04/21/2008 11:35 am ET Updated May 25, 2011

Best Case Scenarios Failed; Time to Trot Out the Worst-Case Scenarios

One of the most drearily fascinating things about this country's Bush-dictated six-year obsession with Iraq (as if it were the only country in the Mid-East, or the world, that mattered, as if Pakistan wasn't the "safe harbor" we were trying to prevent from occurring a thousand miles west) is the early addiction to best-case scenarios. Thomas Ricks' book Fiasco highlights, like a funereal leitmotif, the proclivity of decision-makers at all levels of the administration to buy the assumptions of Plan A, and therefore to reject even the need for Plans B, C, or D. The public was treated to years of best-case scenarios -- grateful Iraqis strewing occupying Americans with flowers, oil revenues paying for the reconstruction, a cakewalk -- all of which were followed by something far less rosy.
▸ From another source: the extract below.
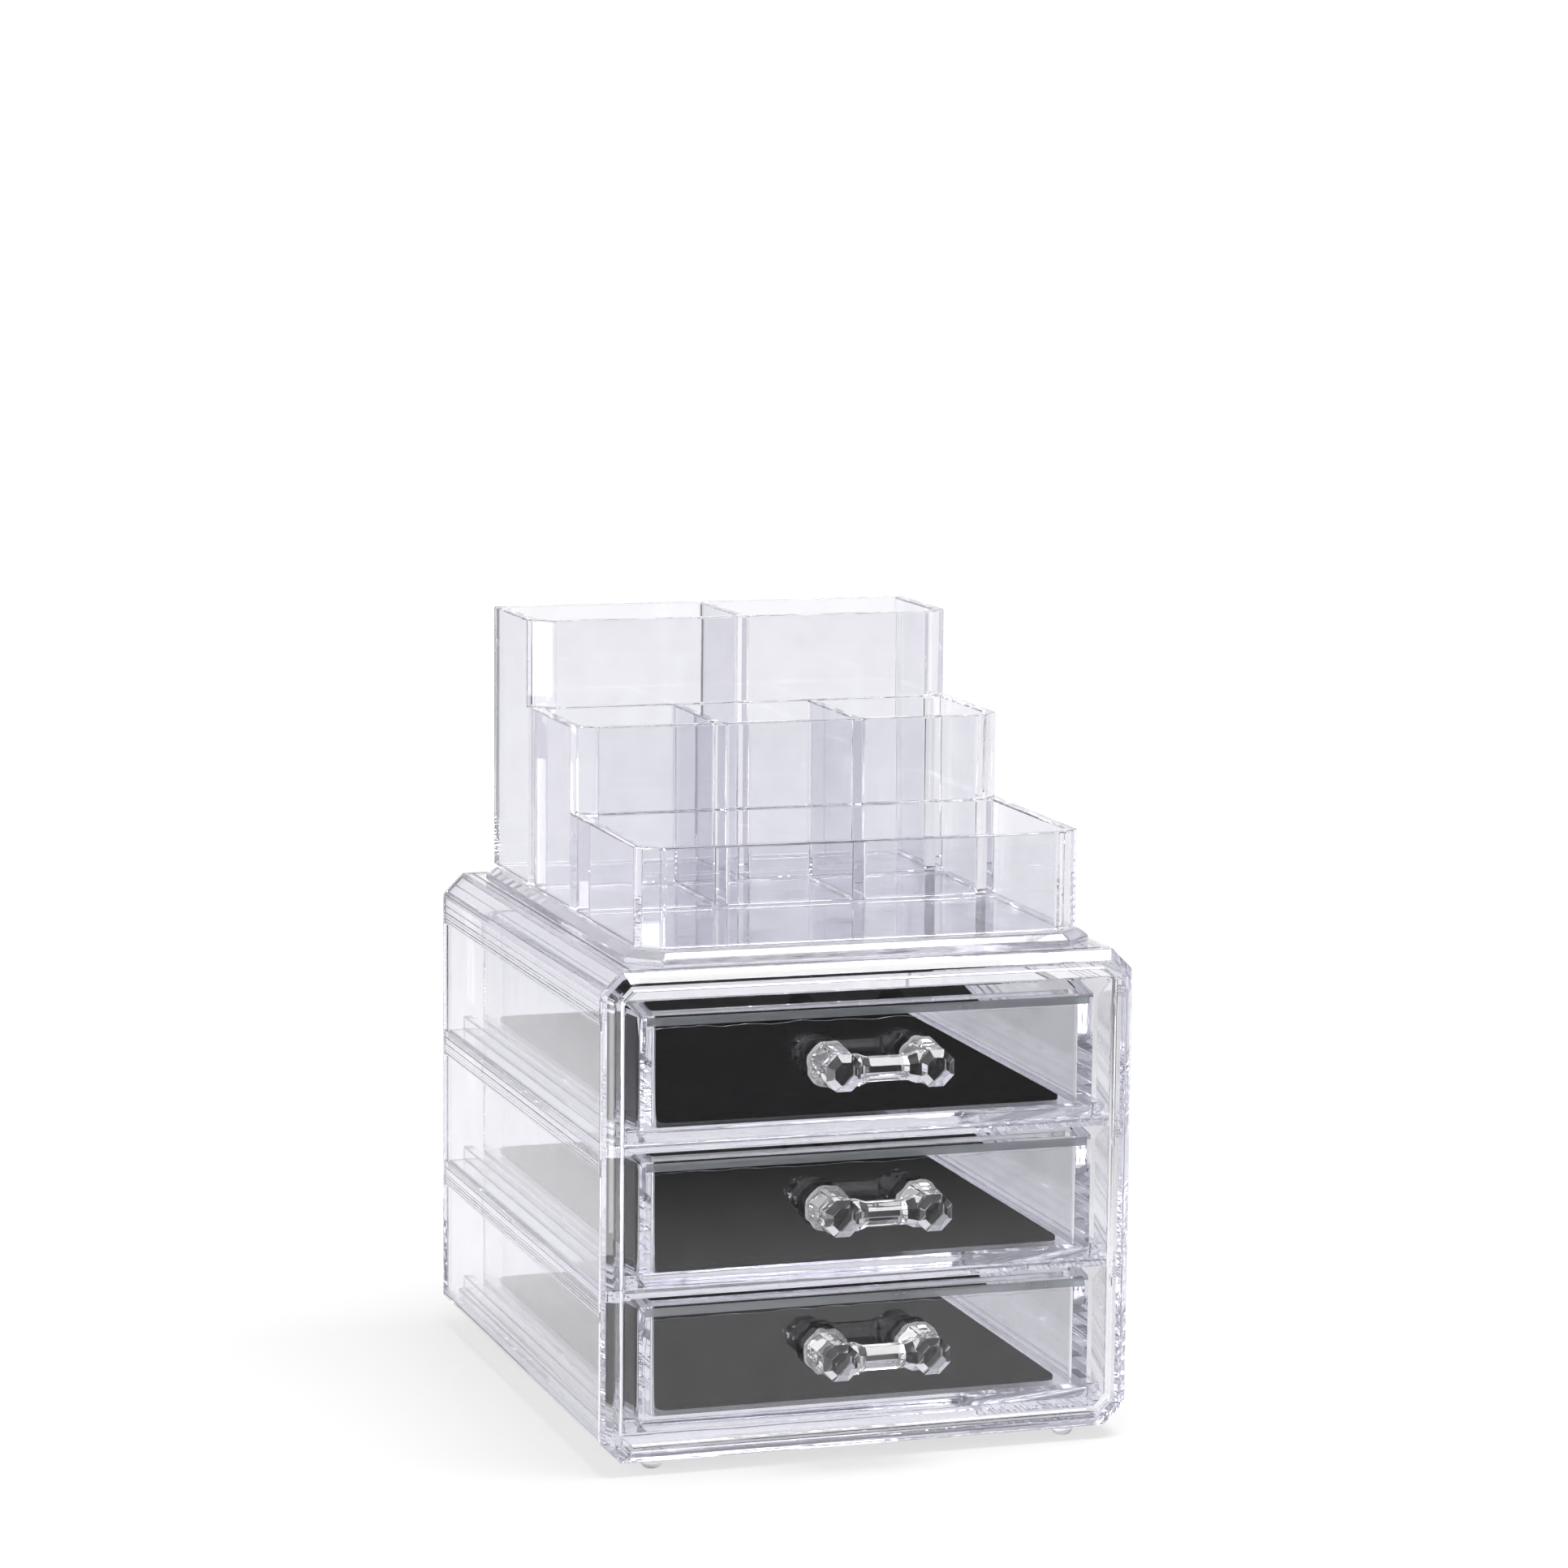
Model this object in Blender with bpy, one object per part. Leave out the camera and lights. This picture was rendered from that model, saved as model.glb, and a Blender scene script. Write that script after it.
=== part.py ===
"""Clear cosmetics organizer: a chest with three drawers and a stepped tray that stands on it.

Metres, +Z up, drawer fronts towards -Y. The origin is on the ground under the middle of the
whole object, handles included. X = 0 is the plane of symmetry.
"""

import math

import bmesh
import bpy

# Joints between pieces that are glued or that stand on each other
SEAT_GAP = 0.0003
CUT_OVERRUN = 0.002

# How much a 45 degree corner cut shrinks when its outline moves in by one unit
CUT_SHRINK_SHARE = 2 - math.sqrt(2)
SMOOTH_ANGLE = math.radians(35)

# Chest, from the front face of its frame to the back of its back panel
CASE_WIDTH = 0.135
CASE_DEPTH = 0.157
CASE_HEIGHT = 0.1196
CORNER_CUT = 0.0054
CASE_WALL = 0.0028
SIDE_LIP = 0.002

# Front frame and back panel
FRAME_THICKNESS = 0.0042
FRAME_BEVEL = 0.0027
FRAME_STILE = 0.0051
FRAME_RAIL = 0.0046
BACK_THICKNESS = 0.0036
BACK_BEVEL = 0.0024

# Raised bands that stiffen the side walls level with each shelf
BAND_PROUD = 0.0007
BAND_DROP = 0.0035
BASE_BAND_HEIGHT = 0.0028

# Shelves with guide strips beside the drawer boxes
SHELF_THICKNESS = 0.003
GUIDE_HEIGHT = 0.0035
GUIDE_THICKNESS = 0.0028
GUIDE_WALL_GAP = 0.0041
GUIDE_CLEARANCE = 0.0005

# Feet
FOOT_HEIGHT = 0.0025
FOOT_RADIUS = 0.0028
FOOT_SIDE_INSET = 0.0145
FOOT_END_INSET = 0.0078
FOOT_SEGMENTS = 24
FOOT_RADIUS_SHARES = (0.62, 0.84, 0.96, 1.0)
FOOT_HEIGHT_SHARES = (0.0, 0.28, 0.66, 1.0)

# Drawers
DRAWER_COUNT = 3
DRAWER_BASE = 0.0076
DRAWER_TOP_SLOT = 0.0024
DRAWER_SPACING = 0.0009
DRAWER_CLEARANCE = 0.0004
PANEL_THICKNESS = 0.0034
PANEL_RECESS = 0.0005
PANEL_SIDE_CLEARANCE = 0.0005
PANEL_SIDE_BORDER = 0.0044
PANEL_TOP_BORDER = 0.0044
PANEL_BOTTOM_BORDER = 0.003
PANEL_BEVEL_DEPTH = 0.0014
BOX_RIM_DROP = 0.0044
BOX_WALL = 0.003
BOX_BACK_CLEARANCE = 0.003
BOX_CORNER_RADIUS = 0.006
BOX_FRONT_RADIUS = 0.0012
BOX_EDGE_RADIUS = 0.0034
BOX_INNER_CORNER_RADIUS = 0.0045
BOX_INNER_EDGE_RADIUS = 0.0019
ROUND_SEGMENTS = 4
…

Now the time comes for staving off calls for ending this nightmare, and the same people have flipped their polarizing lenses, spewing an unending series of worst-case scenarios, pushing dire predictions of humanitarian and geopolitical catastrophe if the US withdraws its troops.

My question: if such folks (who include John McCain) were so wrong with their best-case scenarios, why should we accord any credibility to their worst-case ones?